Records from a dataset

· · · · · · ·

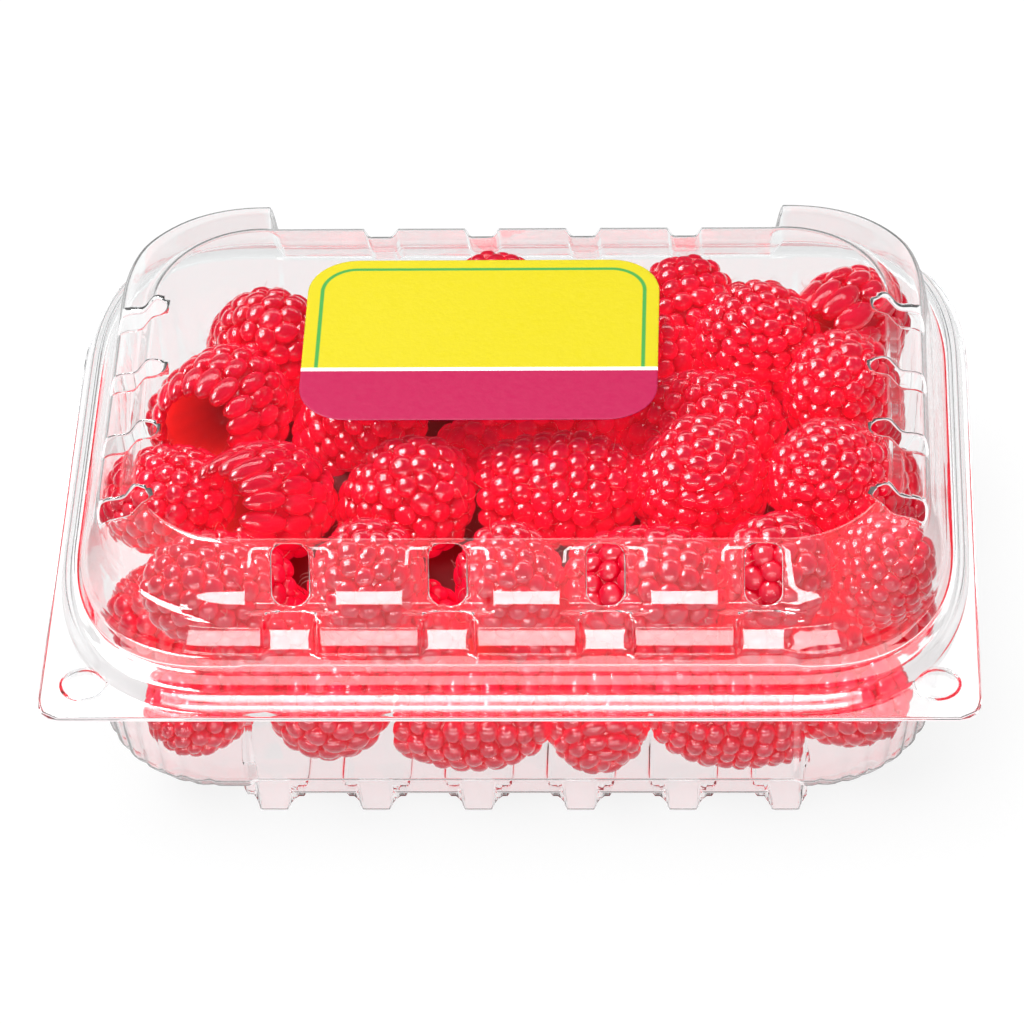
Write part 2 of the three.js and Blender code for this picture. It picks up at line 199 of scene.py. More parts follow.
scene.world = white_studio()
print("surroundings ready")

# %% Lights
PACK_FRONT = (0.0, -0.05, 0.055)
overhead = softbox("overhead", (-0.30, 0.0, 1.15), (0, 0, 0.04), (0.9, 0.7), 8.2, mirrored=False)
window = softbox("window", (-0.46, 0.0, 1.05), (0, 0, 0.04), (0.60, 0.45), 26.0, lights_up=False)
back_strip = softbox("back strip", (0.0, 0.60, 1.20), (0, 0, 0.05), (1.6, 0.26), 3.6, lights_up=False)
front_strip = softbox("front strip", (0.0, -1.34, 0.505), PACK_FRONT, (1.5, 0.11), 13.0, lights_up=False)
front_low = softbox("low front strip", (0.0, -1.42, 0.094), PACK_FRONT, (1.5, 0.16), 6.8, lights_up=False)
front_fill = softbox("front fill", (0.2, -1.2, 0.7), (0, 0, 0.03), (0.8, 0.5), 4.2, mirrored=False)


# %% Mesh helpers
SHEET = 0.35


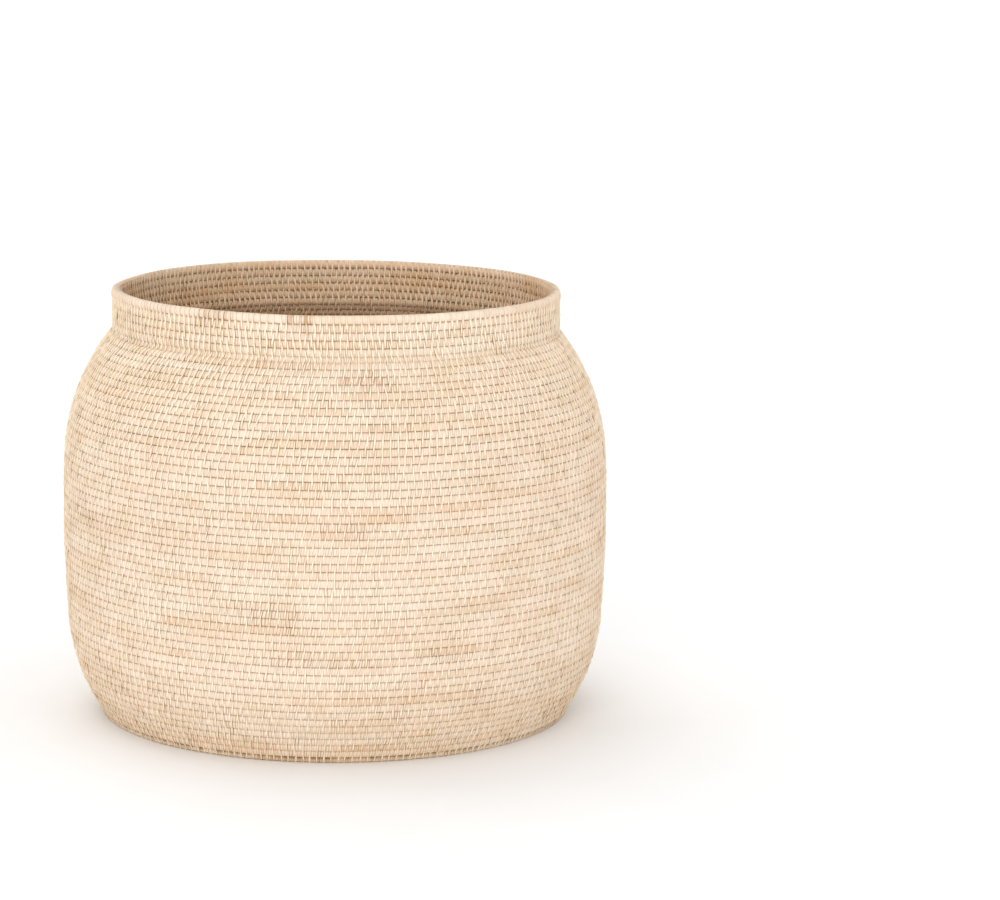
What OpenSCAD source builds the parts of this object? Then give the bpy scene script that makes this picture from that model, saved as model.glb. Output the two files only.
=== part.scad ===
// Round storage basket in coiled rattan.
// Cores of round rattan lie in level courses, and each is bound with split peel to the course below it.
// The origin is on the floor at the middle of the base, and +Z runs up the basket's axis.

/* [Overall] */
// Diameter over the widest course
belly_d = 610; // [560:10:660]
// Courses in the wall, between the foot and the collar
wall_courses = 52; // [49:1:57]
// Courses in the upright collar below the rim
collar_courses = 4; // [3:1:6]

/* [Rattan] */
// Distance from one course to the next
pitch = 8.6; // [8.3:0.1:8.9]
// Diameter of a course with its binding
course_d = 9.3; // [9.1:0.1:9.7]
// Diameter of the core inside a course
core_d = 5.6; // [5:0.1:5.9]
// Diameter of the rim with its binding
rim_d = 10; // [9.5:0.5:11.5]
// Diameter of the core inside the rim
rim_core_d = 6.9; // [6:0.1:7.5]

/* [Outline] */
// Outward lean of the lowest courses, in degrees
foot_lean = 28.5; // [22:0.5:32]
// Last course that has the foot's lean
foot_end = 3; // [1:1:6]
// Course where the belly begins
belly_start = 13; // [11:1:17]
// Outward lean where the belly begins, in degrees
belly_lean = 4; // [1:0.5:8]
// Course where the shoulder begins
shoulder_start = 34; // [30:1:38]
// Inward lean where the shoulder begins, in degrees
shoulder_lean = 2; // [0:0.5:6]
// Inward lean of the last course below the collar, in degrees
neck_lean = 40; // [32:0.5:44]

/* [Base] */
// Gap between the base and the floor
base_lift = 2; // [1:0.5:4]
// Height that wear has taken off the underside of the foot
foot_wear = 0.4; // [0.3:0.1:0.8]

/* [Lengths of rattan] */
// Lengths of core that make up the base
base_lengths = 5; // [3:1:6]
// Lengths of core that make up the wall
wall_lengths = 18; // [12:1:20]

/* [Hidden] */
$fn = 72;
core_colour = "#d8b98c";
peel_colour = "#efd6ae";
rim_colour = "#f3ddb9";
knot_colour = "#e6c798";

// The lean of the wall changes evenly between these courses, and is positive outwards.
leans = [
    [0, foot_lean],
    [foot_end, foot_lean],
    [belly_start, belly_lean],
    [shoulder_start, -shoulder_lean],
    [wall_courses, -neck_lean]
];

// Steps out and up from the foot to each course of the wall, the foot first.
wall_steps = [
    for (
        i = 0, out = 0, up = 0;
        i <= wall_courses;
        out = out + pitch * sin(lookup(i + 0.5, leans)),
        up = up + pitch * cos(lookup(i + 0.5, leans)),
        i = i + 1
    ) [out, up]
];

foot_r = (belly_d - course_d) / 2 - max([for (step = wall_steps) step[0]]);
foot_z = course_d / 2 - foot_wear;
base_z = course_d / 2 + base_lift;
neck_r = foot_r + wall_steps[wall_courses][0];
neck_z = foot_z + wall_steps[wall_courses][1];
// Neighbouring courses are pressed into each other by this much.
squeeze = course_d - pitch;
rim_z = neck_z + collar_courses * pitch + (course_d + rim_d) / 2 - squeeze;

base_courses = floor((foot_r - 1.5 * pitch) / pitch);
foot_at = base_courses + 1;
neck_at = foot_at + wall_courses;
rim_at = neck_at + collar_courses + 1;

// Every course from the knot outwards and up to the rim, as [radius, height, diameter, core diameter].
courses = concat(
    [for (n = [foot_at:-1:1]) [foot_r - n * pitch, base_z, course_d, core_d]],
    [for (step = wall_steps) [foot_r + step[0], foot_z + step[1], course_d, core_d]],
    [for (n = [1:collar_courses]) [neck_r, neck_z + n * pitch, course_d, core_d]],
    [[neck_r, rim_z, rim_d, rim_core_d]]
);

// Name of one numbered part, with two digits.
function part_name(stem, n) = str(stem, "_", n < 10 ? "0" : "", n);

// The course that ends each length of rattan. In the base the courses grow, so its lengths hold fewer of them.
function base_end(n) = round(base_courses * sqrt(n / base_lengths));
function wall_end(n) = foot_at + round(wall_courses * n / wall_lengths);

// The middle of a course, in the half section.
function middle(i) = [courses[i][0], courses[i][1]];

// Everything on the far side of the seam where course i meets its neighbour.
module beyond_seam(i, neighbour) {
    way = middle(neighbour) - middle(i);
    gap = norm(way);
    r = courses[i][2] / 2;
    neighbour_r = courses[neighbour][2] / 2;
    seam = (gap * gap + r * r - neighbour_r * neighbour_r) / (2 * gap);
    translate(middle(i))
        rotate(atan2(way[1], way[0]))
            translate([seam, -course_d])
                square(2 * course_d);
}

// Half section of the peel round courses first to last, hollow where their cores lie.
module binding_section(first, last) {
    difference() {
        union() {
            for (i = [first:last]) translate(middle(i)) circle(d = courses[i][2]);
        }
        for (i = [first:last]) translate(middle(i)) circle(d = courses[i][3]);
        beyond_seam(first, first - 1);
        if (last < rim_at) beyond_seam(last, last + 1);
        translate([0, -course_d]) square([belly_d, course_d]);
    }
}

// Peel wrapped round courses first to last, which it stitches together.
module binding(first, last) {
    rotate_extrude() binding_section(first, last);
}

// One length of rattan core, as a ring for each course that it makes.
module core(first, last) {
    for (i = [first:last]) {
        rotate_extrude() translate(middle(i)) circle(d = courses[i][3]);
    }
}

// Button of twisted peel that the coil starts round.
module start_knot() {
    color(knot_colour) rotate_extrude() intersection() {
        union() {
            translate(middle(0)) circle(d = course_d);
            translate([0, base_z - core_d / 2]) square([middle(0)[0], core_d]);
        }
        difference() {
            square([2 * course_d, 2 * course_d]);
            beyond_seam(0, 1);
        }
    }
}

module base_core(n) {
    color(core_colour) core(base_end(n - 1) + 1, base_end(n));
}

module base_binding(n) {
    color(peel_colour) binding(base_end(n - 1) + 1, base_end(n));
}

// The course that the basket stands on.
module foot_core() {
    color(core_colour) core(foot_at, foot_at);
}

module foot_binding() {
    color(peel_colour) binding(foot_at, foot_at);
}

module wall_core(n) {
    color(core_colour) core(wall_end(n - 1) + 1, wall_end(n));
}

module wall_binding(n) {
    color(peel_colour) binding(wall_end(n - 1) + 1, wall_end(n));
}

module collar_core() {
    color(core_colour) core(neck_at + 1, rim_at - 1);
}

module collar_binding() {
    color(peel_colour) binding(neck_at + 1, rim_at - 1);
}

module rim_core() {
    color(core_colour) core(rim_at, rim_at);
}

module rim_binding() {
    color(rim_colour) binding(rim_at, rim_at);
}

start_knot();
for (n = [1:base_lengths]) {
    base_core(n);
    base_binding(n);
}
foot_core();
foot_binding();
for (n = [1:wall_lengths]) {
    wall_core(n);
    wall_binding(n);
}
collar_core();
collar_binding();
rim_core();
rim_binding();
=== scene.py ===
"""Coiled rattan storage basket: the woven surface, its materials, the floor, the light and the camera.

Every course is a closed ring of split peel wound round its core. A period of the winding is one long stitch,
which also goes round the course below, and two plain turns. Lengths are in metres, in the CAD model's frame.
"""

import math

import bpy
import numpy as np
from mathutils import Matrix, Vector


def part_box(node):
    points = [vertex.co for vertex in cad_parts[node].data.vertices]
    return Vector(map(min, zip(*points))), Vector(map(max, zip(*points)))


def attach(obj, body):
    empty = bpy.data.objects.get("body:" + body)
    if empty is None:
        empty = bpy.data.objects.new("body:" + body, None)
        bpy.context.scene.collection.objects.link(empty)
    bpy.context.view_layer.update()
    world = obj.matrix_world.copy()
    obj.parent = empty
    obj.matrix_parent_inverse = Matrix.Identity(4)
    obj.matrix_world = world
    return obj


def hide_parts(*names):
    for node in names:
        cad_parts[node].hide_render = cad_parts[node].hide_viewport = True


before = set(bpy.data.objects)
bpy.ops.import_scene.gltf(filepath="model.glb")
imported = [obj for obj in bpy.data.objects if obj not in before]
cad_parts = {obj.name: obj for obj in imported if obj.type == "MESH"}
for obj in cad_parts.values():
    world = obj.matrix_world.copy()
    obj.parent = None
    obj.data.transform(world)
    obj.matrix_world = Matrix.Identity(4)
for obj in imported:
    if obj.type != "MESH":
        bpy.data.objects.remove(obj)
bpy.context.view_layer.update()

MM = 0.001
SEED = 20

# ---------------------------------------------------------------- the coil, as part.scad lays it

PITCH = 8.6 * MM
WALL_COURSES = 52
COLLAR_COURSES = 4
LEAN_COURSE = (0, 3, 13, 34, 52)
LEAN_DEGREES = (28.5, 28.5, 4.0, -2.0, -40.0)
BASE_COURSES = 28
BASE_LENGTHS = 5
WALL_LENGTHS = 18


def outer_ring(node):
    """Radius and height of the middle of a CAD node's outermost ring, when all of its rings are level."""
    low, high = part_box(node)
    return high.x - (high.z - low.z) / 2, (high.z + low.z) / 2


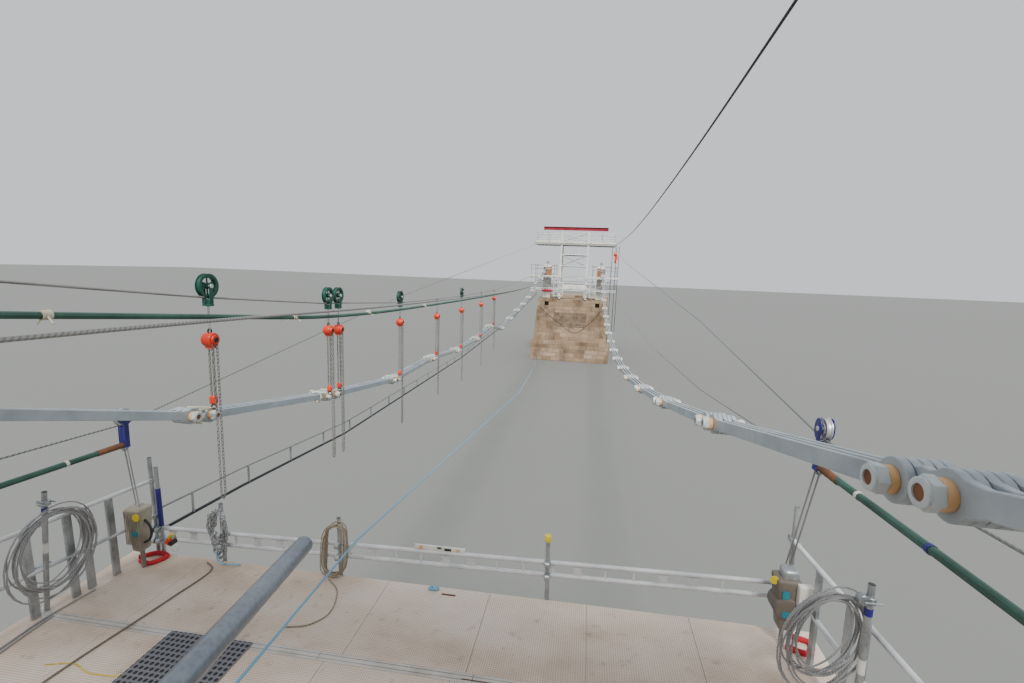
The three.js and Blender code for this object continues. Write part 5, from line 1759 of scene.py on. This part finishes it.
def deck_fittings():
    """Mat, seams, rust, ropes and slings that lie on the working platform."""
    seams = [
        flat_on_deck("rust_patch", "rust", (6.93, 6.96), (-0.345, -0.18), 0.002),
        flat_on_deck("rust_patch", "rust", (5.9, 5.91), (-1.2, -0.7), 0.002),
        flat_on_deck("strip_line", "slab", (5.895, 5.899), (-3.9, 3.8), 0.002),
        flat_on_deck("strip_line", "slab", (5.94, 5.944), (-3.9, 3.8), 0.002),
    ]
    finished(joined("deck_seams", seams), "platform_boards")
    mat = flat_on_deck("perforated_mat", "mat", (4.45, 5.94), (1.405, 2.307), 0.012)
    finished(mat, "platform_boards")
    lines = [
        ("laid_rope_on_deck", "twine", 0.02, [
            (6.98, 2.85), (6.87, 2.69), (6.33, 2.73), (5.35, 2.88), (4.4, 2.95),
        ]),
        ("coil_tail_on_deck", "coil", 0.02, [(6.32, 3.69), (5.85, 3.74), (5.46, 3.71), (4.6, 3.6)]),
        ("second_tail_on_deck", "coil", 0.02, [(5.9, 3.7), (5.46, 3.66), (4.6, 3.52)]),
        ("yellow_strap", "yellow", 0.01, [(5.387, 3.1), (5.44, 2.85), (5.38, 2.6), (5.433, 2.03)]),
        ("hank_tail", "hemp", HANK_ROPE, [(6.95, 1.2), (6.78, 1.0), (6.43, 0.9), (6.25, 1.02), (6.18, 1.25)]),
        ("red_sling", "sling", 0.055, [(6.84, 3.66), (6.82, 3.5), (6.98, 3.42), (7.02, 3.6), (6.9, 3.75)]),
        ("right_red_sling", "sling", 0.055, [(6.78, -3.72), (6.72, -3.9), (6.86, -3.98), (6.93, -3.84)]),
        ("blue_knot", "cord", 0.03, [(7.04, -0.05), (6.99, -0.02), (7.0, -0.12), (7.045, -0.09)]),
    ]
    for name, look, size, spots in lines:
        finished(deck_line(name, look, size, spots), "fibre_rope")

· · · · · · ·

◆ WRITTEN INSTRUCTION
Within the material above, extract exactly the lines that start at the line containing "start_knot();" and stop after the line containing "points = [vertex.co", and only those.

◆ EXERCISE RESPONSE
start_knot();
for (n = [1:base_lengths]) {
    base_core(n);
    base_binding(n);
}
foot_core();
foot_binding();
for (n = [1:wall_lengths]) {
    wall_core(n);
    wall_binding(n);
}
collar_core();
collar_binding();
rim_core();
rim_binding();
=== scene.py ===
"""Coiled rattan storage basket: the woven surface, its materials, the floor, the light and the camera.

Every course is a closed ring of split peel wound round its core. A period of the winding is one long stitch,
which also goes round the course below, and two plain turns. Lengths are in metres, in the CAD model's frame.
"""

import math

import bpy
import numpy as np
from mathutils import Matrix, Vector


def part_box(node):
    points = [vertex.co for vertex in cad_parts[node].data.vertices]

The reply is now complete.